Menulis dan membaca tulisan tentang toleransi beragama harus hati-hati dengan kata-kata dan kalimat. Kesalahapahaman mudah muncul ketika kita membahas agama, khususnya tentang toleransi. Hal ini menjadi wajib diperhatikan karena ketika kita berbicara toleransi maka harus membuang sikap egois beragama dan berani mengakui persamaan nilai-nilai universal keagamaan, walau pada tataran praktek kita sering melihat hal yang sebaliknya.
Penulis merasa perlu membahas ini karena memiliki mimpi Indonesia dibangun dalam suatu masyarakat yang hidup harmonis membangun bangsa dan negara ini tanpa harus menghabiskan energi dan pikiran untuk menangani masalah pertentangan agama. Mengapa agama yang harus dibahas? Karena penulis menyadari, sangat menyadari, kalau hal “keduniawian’ kita masih bisa berbagi, namun dalam kehidupan beragama kita sering sekali terjebak pada keyakinan bahwa agama kita adalah syorga dan agama lain adalah neraka! Hal itu tidak akan menimbulkan masalah ketika keyakinan itu disimpan dalam sanubari masing-masing dan tidak menjadikan semangat “mengkafirkan” keyakinan orang lain.
Tulisan ini harus dimulai dari sebuah perumpamaan sebagai berikut :
“Saya akan tersinggung dan marah bila ada penganut agama lain menghina agama saya dengan berbagai cap seperti “neraka”, “teman setan”, “salah” dan “gelap”. Saya akan memberontak ketika ada penganut agama lain memaksakan keyakinannya kepada saya melalui ancaman dan kekerasan, saya akan membantah keras kalau ada beberapa nilai keyakinan saya dianggap irasional, klenik atau kuno”
“Saya akan menganggap agama saya aalah yang paling benar, saya akan terus menanamkan keyakinan itu melalui kehidupan saya sehari-hari. Saya akan terus melatih segala kekurangan saya dalam melakukan ibadah. Hal-hal yang berbau irasional dalam agama saya selalu saya anggap sebagai ujian keimanan. Logika saya akan saya “gembala” menuju tuntunan agama saya”
Nah…sekarang, bayangkanlah semua orang akan mengatakan hal yang sama pada dirinya sendiri tentang agama dan keyakinannya masing-masing. Lantas dimana “alasan” atau “pembenaran” kita untuk men”jastifikasi” agama orang lain. Kalau kita marah apabila agama kita diganggu, dihina dan dihujat, bagaimana dengan orang lain? Kalau kita meyakini agama kita sepenuh hati, bukankah orang lain juga memiliki hak untuk itu?

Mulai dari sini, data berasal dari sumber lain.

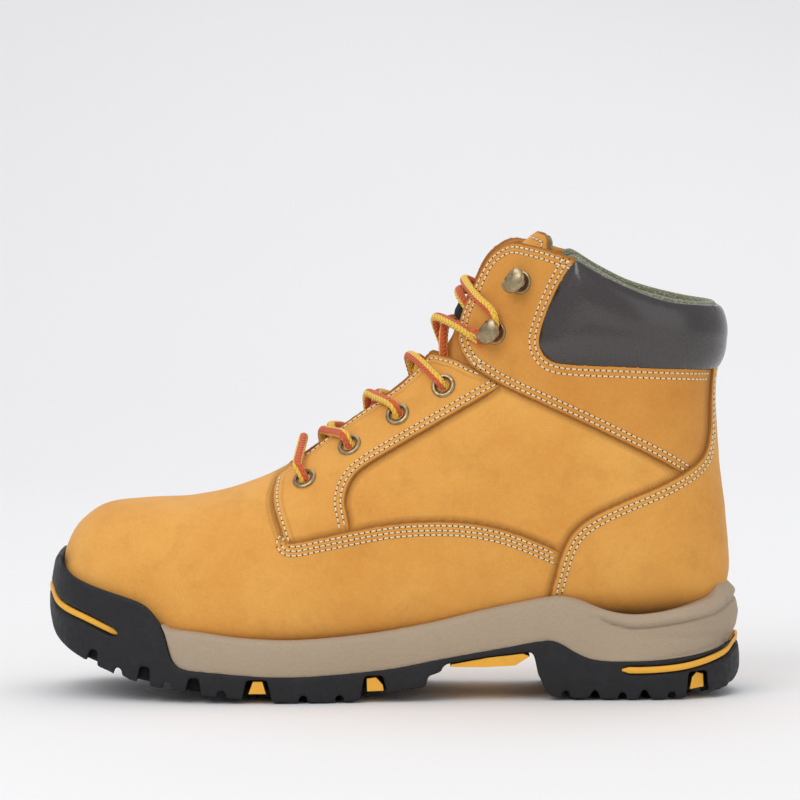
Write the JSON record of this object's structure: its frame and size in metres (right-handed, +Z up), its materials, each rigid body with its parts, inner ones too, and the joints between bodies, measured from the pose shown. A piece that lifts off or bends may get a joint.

Ketika anak saya bertanya, “ayah kalau orang Islam akan masuk syorga?” saya menjawab “insyaAllah”. Lantas dia bertanya kembali,”Kalau yang tidak Islam berarti masuk neraka?” saya menjawab, “Nggak dong, mereka juga masuk Syorga, tapi syorga-nya agama mereka”. Anak saya kembali bertanya,”emang syorga itu banyak?”, saya hanya bisa menjawab,” Tiara, Tuhan tidak akan kesulitan dan tidak akan rugi membuat syorga yang maha luas dan maha banyak. Tiara kan tahu Allah Maha Kaya dan Maha Pengasih”.

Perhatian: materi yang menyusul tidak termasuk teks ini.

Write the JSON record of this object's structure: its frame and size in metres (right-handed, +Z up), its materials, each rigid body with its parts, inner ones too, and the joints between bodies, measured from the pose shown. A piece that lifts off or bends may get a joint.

Saya tidak pernah berpikir apakah anak saya akan memahami atau tidak pernyataan itu diusianya yang ke 8 tahun. Tapi saya hanya ingin anak saya mulai untuk menghargai keyakinan agama orang lain dengan tidak dijejali pernyataan “negatif” tentang agama lain dan “hanya” mengatakan pernyataan “positif” saja tentang agama saya. Saya ingin anak saya memiliki sikap dan pandangan “positif” tentang agamanya dan agama orang lain. Bahkan setelah memberikan landasan yang kuat tentang agamanya, saya ingin sekali memperkenalkan kepadanya tentang ajaran dan nilai-nilai agama lain yang ada di bumi ini.
Pada saat yang tepat, saya harus menerangkan bagaimana agama Kristen mengajarkan kasih sayang sesamanya melalui Bunda Theresia atau Bapak Mangunwijaya yang telah mengabdikan hidupnya untuk orang-orang miskin, terpinggirkan dan pengabdian mereka kepada kemanusiaan. Saya ingin memperkenalkan ajaran dan nilai dalam kitab Mahabarata serta Ramayana dan implementasinya pada diri Mahatma Gandhi, memberikan sedikit pengertian tentang Para Dewa sebagai representasi sifat-sifat Tuhan sehingga pandangannya menjadi jernih ketika melihat ritual dan ibadah kaum Hindu. Saya ingin juga mengajarkan “jalan tengah” sang Budha dengan segala ajaran dan filosofinya dalam menyikapi hidup yang serba menjebak dan melahirkan kesengsaraan. Saya akan berikan alternatif pemikiran tentang Reinkarnasi, Dharma dan Syorga Neraka dari semua sudut pandang semua agama.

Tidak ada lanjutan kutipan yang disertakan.